While its unlikely anyone would actually do authroisation client side like this. Examining the code and understanding its structure gives us a way to bypass the login functionality, by just calling the loginSuccess() function.

Other things we might want to look for in JavaScript functions are variable representing API keys etc⁴ These can come in handy if we need to make calls to the API as part of our exploit. For example, Google maps API keys have this form

<script async defer src="https://maps.googleapis.com/maps/api/js?key=YOUR_API_KEY&callback=initMap"></script>

With JavaScript driven content, as well as looking through the code itself, it is useful to examine the network logs in the Inspector tool. This can give us an idea of endpoints that are used to populate the data on the page.

You may also want to filter the data shown, XHR requests are requests used to update a pages content without refreshing it, and are commonly used by JS API's to populate a page.

Example

Looking at the network graph for an aula page load gives us some idea of how the page is built and the data gathered.

aula network

We can identify endpoints for things like authorisation, analytics and popultaing the feed.

Looking closer at the request for the feed we can start to infer more information about how the remote API works.

https://apiv2.coventry.aula.education/posts/feed?space=Mi9WMNtynL&until=2021-08-19T08:36:21.826Z

apiv2.coventry.aula.education Is a REST style API
The /posts part of the URL, refers to fetching individual posts from the API
The space parameter, refers to ID of the "space" (module) we want to fetch data for. (we can confirm this by checking the URL for the current space and seeing if it matches)
until is a bit strange. as there is no functionality on the page to limit this, Given it was the time the request was made, we can assume that it is used for pagination or similar.

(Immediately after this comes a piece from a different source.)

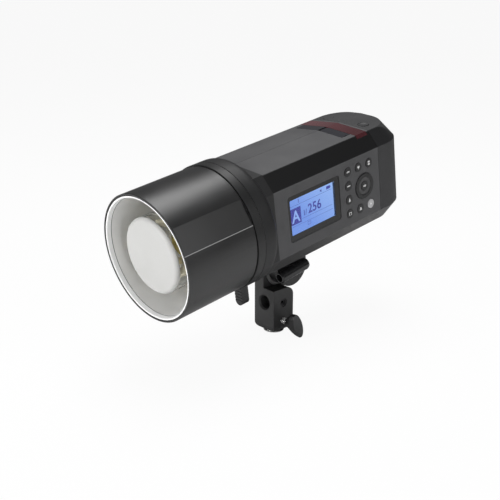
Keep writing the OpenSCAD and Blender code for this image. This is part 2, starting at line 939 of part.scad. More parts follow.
module port_flap() {
    color("#4b4850")
    in_head()
    difference() {
        union() {
            roof_piece(3.6, strip_half, strip_front, strip_rear);
            roof_piece(hinge_x, 3.8, strip_front + 2, strip_rear - 2);
            rod_y(hinge_r, strip_front + 2, strip_rear - 2, [hinge_x, hinge_z]);
        }
        rod_y(flap_pin_d / 2 + running, 0, far, [hinge_x, hinge_z]);
        // Finger notch at the free end
        box(strip_half - 1.2, strip_half + 1, 184, 190, half_h - 9, half_h + 9);
    }
}

module flap_pin() {
    color("#b0b2b4")
    in_head() rod_y(flap_pin_d / 2, strip_front + 0.2, strip_rear - 0.2, [hinge_x, hinge_z]);
}

// Socket module under the flap, with the ears of the flap's hinge
module port_block() {
    top = half_h - wall;
    color("#1c1c1f")
    in_head()
    difference() {
        union() {
            box(0.5, 40, 177, 197, 44, top);
            for (y = [strip_front + 0.3, strip_rear - 1.7])
                box(0.3, 2.9, y, y + 1.4, top - 1, hinge_z + 1.1);
        }
        rod_y(flap_pin_d / 2 + running, 0, far, [hinge_x, hinge_z]);
        // Data socket and sync jack
        box(8, 17, 185, 188.2, top - 7, top + 1);
        rod_z(1.8, top - 13, top + 1, [29, 187]);
    }
}

module sensor_board() {
    color("#1f5a38")
    in_head() {
        box(-40, 0.5, 178, 211, 52, 53.6);
        rod_z(2.5, 53.5, 57, [-18, 204]);
    }
}

// --------------------------------------------------------------- internals

module capacitors() {
    color("#30343c")
    in_head()
    for (x = [-38, -4], z = [-34, 0, 34]) rod_y(16.6, 52, main_board_y, [x, z]);
}

module main_board() {
    color("#1f5a38")
    in_head()
    intersection() {
        along_y(main_board_y, main_board_y + board_t) section(wall + loose);
        box(-far, 44, 0, far, -far, far);
    }
}

module charger_board() {
    color("#24613d")
    in_head() {
        box(17, 17 + board_t, 60, main_board_y, -42, 42);
        for (z = [-22, 22]) {
            box(17 + board_t - eps, 40, 66, 96, z - 14, z + 14);
            rod_x(9, 17 + board_t - eps, 38, [114, z]);
        }
    }
}

fan_x = -5;
fan_y = main_board_y + board_t;

module fan_frame() {
    color("#1a1a1c")
    in_head()
    union() {
        difference() {
            box(fan_x - 30, fan_x + 30, fan_y, fan_y + fan_t, -30, 30);
            rod_y(28.5, fan_y - 1, fan_y + fan_t + 1, [fan_x, 0]);
        }
        // Spider and shaft
        rod_y(9, fan_y, fan_y + 1.6, [fan_x, 0]);
        for (a = [45, 135]) translate([fan_x, 0, 0]) rotate([0, a, 0])
            box(-29.5, 29.5, fan_y, fan_y + 1.6, -1.5, 1.5);
        rod_y(2, fan_y, fan_y + 9, [fan_x, 0]);
    }
}

module fan_rotor() {
    blades = 7;
    y0 = fan_y + 2;
    color("#26262a")
    in_head()
    difference() {
        union() {
            rod_y(9.5, y0, y0 + 8.4, [fan_x, 0]);
            for (i = [0 : blades - 1])
                translate([fan_x, y0 + 4.2, 0]) rotate([0, 360 / blades * i, 0])
                    rotate([0, 0, 38]) translate([-4.6, -0.6, 8])
                        cube([9.2, 1.2, 18.5]);
        }
        rod_y(2 + running, y0 - 1, y0 + 12, [fan_x, 0]);
    }
}

// Frame at the back of the case with the sleeve that the battery slides in
module rear_frame() {
    color("#19191b")
    in_head()
    difference() {
        union() {
            intersection() {
                along_y(body_rear - frame_t, body_rear) section(wall + 0.15);
                box(-far, far, 0, far, -far, half_h - 5);
            }
            box(sleeve[0], sleeve[1], sleeve_front, body_rear, sleeve[2], sleeve[3]);
        }
        box(sleeve[0] + sleeve_t, sleeve[1] - sleeve_t, sleeve_front + sleeve_t, body_rear + 1,
            sleeve[2] + sleeve_t, sleeve[3] - sleeve_t);
        box(-20, 10, sleeve_front - 1, sleeve_front + 3, -25, -5);
        for (z = [-30, 30]) rod_x(1.5 + running, -half_w - 1, -half_w + 10, [body_rear - 2.5, z]);
    }
}

module contact_block() {
    color("#c9a85a")
    in_head()
    box(-19.8, 9.8, sleeve_front - 0.4, core_front - 0.4, -24.8, -5.2);
}

// ----------------------------------------------------------------- battery

// Battery body moved in by t: flat sides, and a roof bevel that wraps both rear corners
module battery_solid(t, front) {
    cx = half_w - battery_corner_r;
    cy = cap_rear - battery_corner_r;
    side = side_corner(t);
    low = low_corner(t);
    high = half_h + roof_crown - t;
    high_x = (chamfer_dist - t - chamfer_nz * high) / chamfer_nx;
    // Height against the distance out from the corner's axis
    wrap = [
        [0, -low[1]], [low[0] - cx, -low[1]], [side[0] - cx, -side[1]],
        [side[0] - cx, side[1]], [high_x - cx, high], [0, high]
    ];
    intersection() {
        union() {
            along_y(front, cy) section(t);
            along_x(-cx, cx) translate([cy, 0]) polygon(wrap);
            for (s = [0, 1]) mirror([s, 0, 0]) translate([cx, cy, 0]) intersection() {
                rotate_extrude() polygon(wrap);
                box(0, far, 0, far, -far, far);
            }
        }
        along_y(front, far) polygon([
            [0, high], [far, high - roof_slope * far], [far, -far], [-far, -far],
            [-far, high - roof_slope * far]
        ]);
    }
}

module battery_cap() {
    color("#333336")
    in_head()
    difference() {
        battery_solid(0, cap_front);
        battery_solid(wall, cap_front + wall);
        for (s = [-1, 1])
            rod_z(battery_button_d / 2 + 0.4, half_h - 4, far, [s * button_x, button_y]);
        for (x = light_places) rod_z(1, half_h - 4, far, [x, body_rear + 7.5]);
    }
}

light_places = [for (i = [0 : 3]) -6.5 + 8.4 * i];

module level_lights() {
    color("#3a5f48")
    in_head()
    for (x = light_places)
        rod_z(0.85, roof_z(x) - wall - 1, roof_z(x) - 0.1, [x, body_rear + 7.5]);
}

module battery_button(s) {
    top = roof_z(button_x) + 0.3;
    rod_z(battery_button_d / 2, top - wall - 3.5, top, [s * button_x, button_y]);
    rod_z(battery_button_d / 2 + 1.4, top - wall - 3.5, top - wall - 1.6,
        [s * button_x, button_y]);
}

module release_button() {
    color("#2c2c2f")
    in_head()
    difference() {
        battery_button(1);
        // Shallow thumb dish
        translate([button_x, button_y, roof_z(button_x) + 19]) sphere(r = 19.6);
    }
}

module level_button() {
    color("#2c2c2f")
    in_head() battery_button(-1);
}

module battery_core() {
    g = sleeve_t + core_gap;
    color("#1d1d20")
    in_head()
    difference() {
        box(sleeve[0] + g, sleeve[1] - g, core_front, cap_front, sleeve[2] + g, sleeve[3] - g);
        box(sleeve[0] + g + 2, sleeve[1] - g - 2, core_front + 2, cap_front + 1,
            sleeve[2] + g + 2, sleeve[3] - g - 2);
    }
}

module battery_cells() {
    pitch = cell_d + 0.4;
    x0 = sleeve[0] + sleeve_t + core_gap + 2.2 + cell_d / 2;
    z0 = sleeve[2] + sleeve_t + core_gap + 2 + cell_d / 2;
    color("#3f6fa8")
    in_head()
    for (i = [0 : 3], k = [0 : 2])
        rod_y(cell_d / 2, core_front + 2.2, cap_front - 0.2, [x0 + i * pitch, z0 + k * pitch]);
}

stand_block();
stand_bush();
rosette_washer();
tilt_bolt();
tilt_handle();
wing_screw();
wing_knob();
cross_set_screw();
tilt_mount();
mount_screws();
reflector_shell();
reflector_liner();
collar_ring();
front_housing();
release_lever();
lever_pin();
lamp_base();
glass_dome();
dome_clip_ring();
flash_tube();
tube_socket();
modelling_lamp();
heat_sink();
case_left();
case_right();
case_screws();
rear_frame();
contact_block();
display_bezel();
display_glass();
display_module();
control_board();
key_top_left();
key_top_middle();
key_top_right();
key_left_upper();
key_left_lower();
key_bottom_left();
key_bottom_middle();
test_key();
dial_ring();
set_key();
dial_encoder();
sensor_trim();
red_window();
port_flap();
flap_pin();
port_block();
sensor_board();
capacitors();
main_board();
charger_board();
fan_frame();
fan_rotor();
battery_cap();
battery_core();
battery_cells();
release_button();
level_button();
level_lights();
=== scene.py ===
import math

import bpy
import numpy as np
from mathutils import Euler, Matrix, Vector


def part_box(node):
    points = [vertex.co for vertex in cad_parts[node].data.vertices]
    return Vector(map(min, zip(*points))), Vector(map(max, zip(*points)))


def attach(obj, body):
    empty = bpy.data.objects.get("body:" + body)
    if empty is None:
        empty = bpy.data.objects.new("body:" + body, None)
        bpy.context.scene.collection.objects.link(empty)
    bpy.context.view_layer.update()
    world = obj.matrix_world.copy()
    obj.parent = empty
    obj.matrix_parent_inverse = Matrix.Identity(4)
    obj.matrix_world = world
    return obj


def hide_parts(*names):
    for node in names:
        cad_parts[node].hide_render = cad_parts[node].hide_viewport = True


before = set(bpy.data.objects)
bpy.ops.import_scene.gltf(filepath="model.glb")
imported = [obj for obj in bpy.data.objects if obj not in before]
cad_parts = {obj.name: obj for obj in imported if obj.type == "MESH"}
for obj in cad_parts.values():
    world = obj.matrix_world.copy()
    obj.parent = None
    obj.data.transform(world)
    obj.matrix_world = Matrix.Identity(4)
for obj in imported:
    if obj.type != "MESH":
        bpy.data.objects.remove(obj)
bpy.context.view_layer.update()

scene = bpy.context.scene
scene.view_settings.view_transform = "Standard"

# ---------------------------------------------------------------------------
# Camera. A short telephoto stands a little over a metre away, level with the
# top of the head, and looks down on the lamp's mouth and control panel.
# ---------------------------------------------------------------------------
camera_data = bpy.data.cameras.new("camera")
camera_data.lens = 67.6
camera_data.sensor_width = 36.0
camera_data.clip_start = 0.05
camera = bpy.data.objects.new("camera", camera_data)
scene.collection.objects.link(camera)
camera_right = Vector((0.68195, 0.73140, -0.0009))
camera_up = Vector((-0.23757, 0.22270, 0.94550))
camera_back = Vector((0.69174, -0.64457, 0.32563))
camera.matrix_world = Matrix.Translation((0.7584, -0.7465, 0.4686)) @ Matrix(
    (camera_right, camera_up, camera_back)).transposed().to_4x4()
scene.camera = camera

# ---------------------------------------------------------------------------
# Studio. A matt white floor and wide soft lights: one large softbox over the
# head, one square to the mouth, and a softbox and an upright strip on the panel side.
# ---------------------------------------------------------------------------
def nodes_of(material):
    """Empty node tree of a material, with its output, ready to be wired."""
    material.use_nodes = True
    tree = material.node_tree
    tree.nodes.clear()
    return tree, tree.nodes.new("ShaderNodeOutputMaterial")


def floor_material():
    """Pale diffuse floor. Camera and transmitted rays see it as plain white, mixed
    with the true floor so that the contact shadow stays."""
    material = bpy.data.materials.new("studio floor")
    tree, out = nodes_of(material)
    diffuse = tree.nodes.new("ShaderNodeBsdfDiffuse")
    diffuse.inputs["Color"].default_value = (0.9, 0.9, 0.9, 1)
    white = tree.nodes.new("ShaderNodeEmission")
    white.inputs["Color"].default_value = (1, 1, 1, 1)
    path = tree.nodes.new("ShaderNodeLightPath")
    seen = tree.nodes.new("ShaderNodeMath")
    seen.operation = "MULTIPLY"
    seen.inputs[1].default_value = 0.93
    any_ray = tree.nodes.new("ShaderNodeMath")
    any_ray.operation = "MAXIMUM"
    tree.links.new(path.outputs["Is Camera Ray"], any_ray.inputs[0])
    tree.links.new(path.outputs["Is Transmission Ray"], any_ray.inputs[1])
    tree.links.new(any_ray.outputs[0], seen.inputs[0])
    mix = tree.nodes.new("ShaderNodeMixShader")
    tree.links.new(seen.outputs[0], mix.inputs[0])
    tree.links.new(diffuse.outputs[0], mix.inputs[1])
    tree.links.new(white.outputs[0], mix.inputs[2])
    tree.links.new(mix.outputs[0], out.inputs["Surface"])
    return material


floor_half = 6.0
floor_mesh = bpy.data.meshes.new("floor")
floor_mesh.from_pydata(
    [(-floor_half, -floor_half, -0.0004), (floor_half, -floor_half, -0.0004),
     (floor_half, floor_half, -0.0004), (-floor_half, floor_half, -0.0004)],
    [], [(0, 1, 2, 3)])
floor_mesh.materials.append(floor_material())
floor = bpy.data.objects.new("floor", floor_mesh)
scene.collection.objects.link(floor)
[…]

As part of our further investigations, we might see if we can identify other Spaces we may be able to get access to posts that we shouldn't be allowed to see.

Note

When doing this, noticed an interesting thing around the timestamps. While they are stored in UTC (which is good), I made the request at ~ 10:30 BST (which is 9:30 UTC)

I have been having a problem with Windows, not adjusting the timezone for me, so the clock on my PC runs a hour slow until I force an update. However, the timing is 2 hours off. This suggests that there is some logical error in the way timesamps are processed³.

I assume the problem is something like. - Windows Time says I am in BST (UTC +1 hour), but the clock is incorrect, and doesn't actually match the real time. - Aula requests a UTC time, It asks Windows what the time is, then adjusts it by an hour. - Result is the clock is 2 hours behind.

Looking at session cookies and other local storage.

Lastly, we want to take a look at the cookies and any other local storage used.

Session cookies can help us identify the types of technologies used for example:

PHPSESSID php
ASPSESSIONID Microsoft IIS Server
ASP.NET_SessionId ASP on Microsoft IIS

Additionally, there may be extra information on the session types, or user abilities in stored in the cookies. For example, modifying an admin = false cookie, may allow you to change your user rights.

Looking at User Supplied Data

The final thing we want to examine is where user supplied data ends gets displayed, and any ideas around how it get processed both when it gets sent to the server, and when it gets displayed back to the user.

While there are some obvious areas for user input being displayed (like the feed in aula). User supplied data can also be shown in other less obvious places:

Usernames / Tag lines
Image Captions
Uploaded File names etc.

Its good to note the locations where data gets shown, and also some idea of how it get processed. Using HTML as input can give an idea of any input encoding used to sanitise the data.

This kind of data can be used in XSS or SSTI style attacks, where the user is able to inject extra vulnerability into the page. We will deal with the specifics of each of these attacks.

Summary

By this point we will have the bulk of the recon done for the "visible" parts of the site. We should have identified areas of interest that we can explore in the exploitation phase of the audit.

Session Cookies and other local storage used to hold information on the clients browser.
List of all pages in the site that can accept user input.
Areas where the user can supply input
- Parameters used for this input.
- Endpoints for submitting input.
Some idea of how input is used and displayed back to the user.

Horribly Contrived, and probably incorrect, but its an understandable example. ↩
While some developers might obsfrucate the database columns, or the parameters. However, people are on the whole logical, having a clear link between the parameters sent and the database rows is common. ↩
Though whether it windows or aula that is causing the problem is anyone's guess, I blame windows. ↩
Recently I worked with a student on dumping a list of users from Aula using the API, and a key found stashed in a file. Should be able to do a public writeup soon. ↩